Required work: Every line from the one with "make_label_strip(drawer_index)" to the end of the data needs to be copied exactly, and no line before it.

Supplied information:
════════
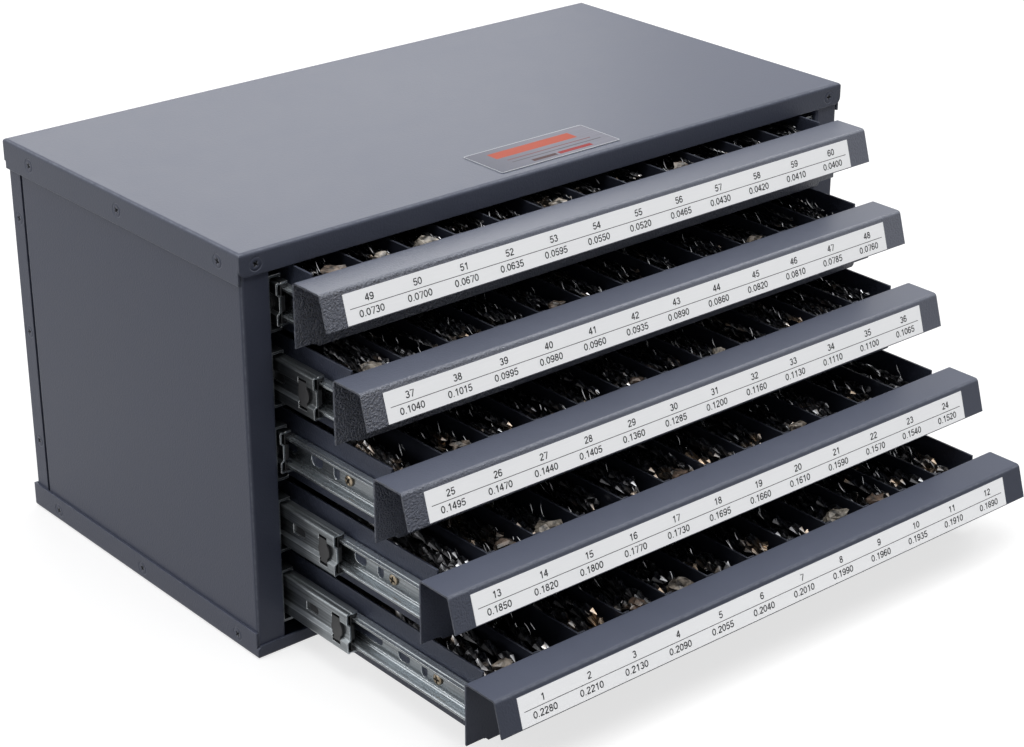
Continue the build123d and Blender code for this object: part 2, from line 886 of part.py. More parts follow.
def make_dividers(index):
    # Thin upright sheets that part the tray into equal compartments. The front
    # end of each is bent to the right into a foot that is welded to the tray.
    y = plate_back(index) + drawer_sheet
    length = tray_length - 2 * drawer_sheet
    height = tray_height - drawer_sheet - divider_set_down
    first = -(compartment_count - 2) / 2 * compartment_pitch
    with BuildPart() as dividers:
        for step in range(compartment_count - 1):
            left = first + step * compartment_pitch - divider_sheet / 2
            with BuildSketch(Plane.XY.offset(tray_bottom(index) + drawer_sheet)) as section:
                with Locations((left, y)):
                    Rectangle(divider_sheet, length, align=(Align.MIN, Align.MIN))
                    Rectangle(divider_foot, divider_sheet, align=(Align.MIN, Align.MIN))
                front_corners = section.vertices().group_by(Axis.Y)[0]
                fillet(front_corners.sort_by(Axis.X)[0], radius=divider_bend_radius)
            extrude(amount=height)
    save(dividers.part, f"dividers_{index + 1}")


def bit_size(number):
    # Diameter and length shrink evenly from the first gauge number to the last.
    share = (number - 1) / (compartment_total - 1)
    diameter = bit_large + (bit_small - bit_large) * share
    length = bit_long + (bit_short - bit_long) * share
    return diameter, length


def make_drill_bits(index):
    # Each compartment holds a small stack of bits of one size, points forward.
    floor_z = tray_bottom(index) + drawer_sheet
    y = plate_back(index) + drawer_sheet + bit_front_gap
    first_number = (drawer_count - 1 - index) * compartment_count + 1
    first_x = -(compartment_count - 1) / 2 * compartment_pitch
    with BuildPart() as bits:
        for step in range(compartment_count):
            diameter, length = bit_size(first_number + step)
            pitch = diameter + bit_gap
            x = first_x + step * compartment_pitch
            low = floor_z + bit_gap + diameter / 2
            high = low + pitch * sqrt(3) / 2
            spots = [(x + (k - (bit_row_count - 1) / 2) * pitch, low) for k in range(bit_row_count)]
            spots += [
                (x + (k - (bit_row_count - 2) / 2) * pitch, high) for k in range(bit_row_count - 1)
            ]
            point = diameter / 2 / tan(radians(bit_point_angle / 2))
            with Locations(*[across(y + point, 0) * Pos(sx, sz, 0) for sx, sz in spots]):
                Cylinder(
                    radius=diameter / 2,
                    height=length - point,
                    align=(Align.CENTER, Align.CENTER, Align.MAX),
                )
                Cone(
                    bottom_radius=diameter / 2,
                    top_radius=0,
                    height=point,
                    align=(Align.CENTER, Align.CENTER, Align.MIN),
                )
    save(bits.part, f"drill_bits_{index + 1}")


# ---------------------------------------------------------------------- assembly
os.makedirs("parts", exist_ok=True)
make_top_cover()
make_bottom_pan()
make_side_panel(-1, "left_side_panel")
make_side_panel(1, "right_side_panel")
make_back_panel()
make_rear_uprights()
make_case_screws()
make_name_plate()
make_outer_rails()
make_rail_mounting_screws()
for drawer_index in range(drawer_count):
    make_middle_rails(drawer_index)
    make_rail_bumpers(drawer_index)
    make_ball_cages(drawer_index)
    make_inner_rails(drawer_index)
    make_drawer_screws(drawer_index)
    make_drawer_front(drawer_index)
    make_label_strip(drawer_index)
    make_drawer_tray(drawer_index)
    make_dividers(drawer_index)
    make_drill_bits(drawer_index)
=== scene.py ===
import math
import random

import bmesh
import bpy
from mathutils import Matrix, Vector, noise


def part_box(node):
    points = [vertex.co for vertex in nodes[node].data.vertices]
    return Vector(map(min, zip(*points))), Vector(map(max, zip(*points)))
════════
Exercise solution:
    make_label_strip(drawer_index)
    make_drawer_tray(drawer_index)
    make_dividers(drawer_index)
    make_drill_bits(drawer_index)
=== scene.py ===
import math
import random

import bmesh
import bpy
from mathutils import Matrix, Vector, noise


def part_box(node):
    points = [vertex.co for vertex in nodes[node].data.vertices]
    return Vector(map(min, zip(*points))), Vector(map(max, zip(*points)))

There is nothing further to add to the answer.